左手做的事 别让右手知道(6)
这仅仅只是一个巧合吗?
我对叶君燕说想到她的家里住几天。
理由是无可辩驳的,我和她都失去了最好的朋友,我们需要彼此扶持才能度过这最艰难的时候。
叶君燕没有理由拒绝,因此她只能同意。
我和叶君燕并排躺在一张小床上,我一直聊着赵兮儿,她一直沉默不语。
如果不是赵兮儿死得太蹊跷,我或许会认为这不过是两种不同的怀念方式,但是此刻,我只觉得那是叶君燕在心虚。
我甚至能感觉到她在发抖。
凌晨一点,我爬起来,开了灯。
叶君燕睡得很熟——不是因为她没心没肺,而是因为我在她的牛奶里加了安眠药。
这半年我一直失眠,靠着吃安眠药才能勉强入睡,医生认定我是由于升学压力过大而导致了轻微抑郁症,据说这种病在高三学生中并不少见。他为我开了一些含有镇静成分的药物,这种药都是处方药,药店里不卖,为了让分量充足,我去了各大医院,在不同的医生那里看同样的病,最后用这种方式囤积了一大瓶。
叶君燕的奶奶睡在另一间房,她重度耳背,因此我翻箱倒柜的举动并没有惊醒任何人。
在叶君燕的百宝箱里我找到了大量古里古怪的东西,但全都是她曾经展示给我们看过而最后又都成了笑话的玩意儿,我没有发现新的可疑物品,当然,也有可能是被她毁掉了——在它展示出那样可怕的力量之后,又或许,她把它藏到了一个谁也找不到的地方。
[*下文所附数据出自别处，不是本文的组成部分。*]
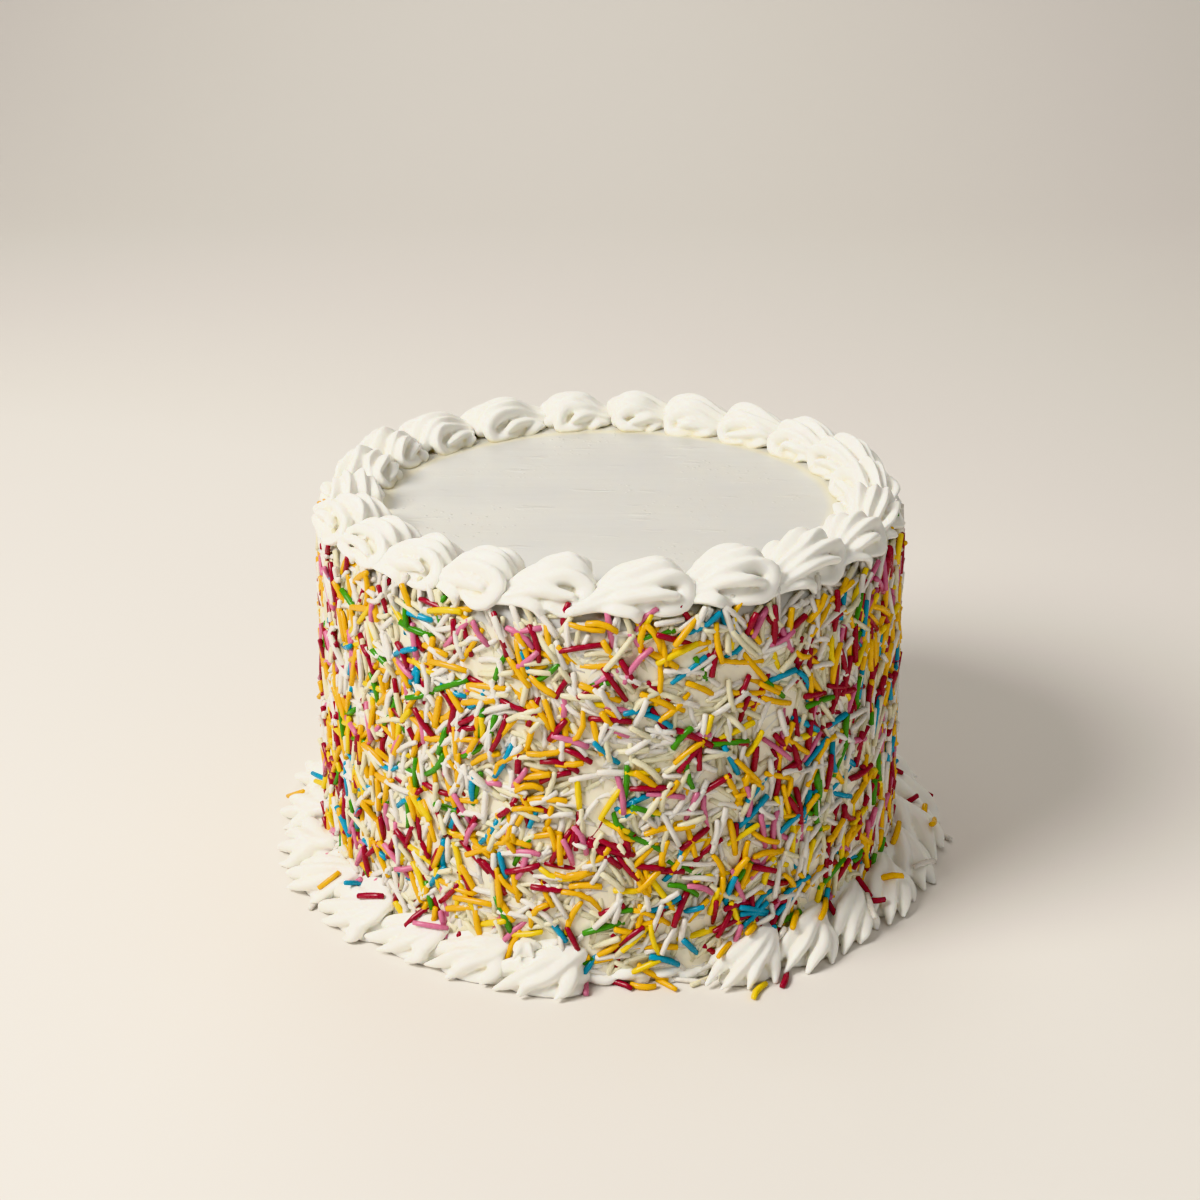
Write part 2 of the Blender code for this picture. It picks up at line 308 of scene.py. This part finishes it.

我扫视着叶君燕的房间,很狭窄,只有六个平方米,而叶君燕是那种会把房间里的所有东西都分门别类整理得一目了然的家伙,所以我只用两个小时便搜查完了每个角落,一无所获。
其实我并不希望能找到什么,或者说,我很害怕找到什么,因为一旦确认赵兮儿的死与叶君燕有关,那就意味着我将失去另一个最好的朋友。可是我又做不到装聋作哑,自欺欺人,有些事情必须有个结论,哪怕是你最不想要的。
躺回床上,在殚精竭虑和筋疲力尽的共同作用下,我很快便昏昏欲睡,只是有一道风老是从窗户那里溜过来,恶作剧一般地专挑头顶往里灌,我把头埋进被窝,但是很快又气闷到无法忍受,又只得探出头来,翻来覆去,尽管困倦到极点却还是无法入睡,我只好强打精神摸下床去关窗,掀开窗帘,恍恍惚惚摸到窗框、窗璃……我打了个激灵。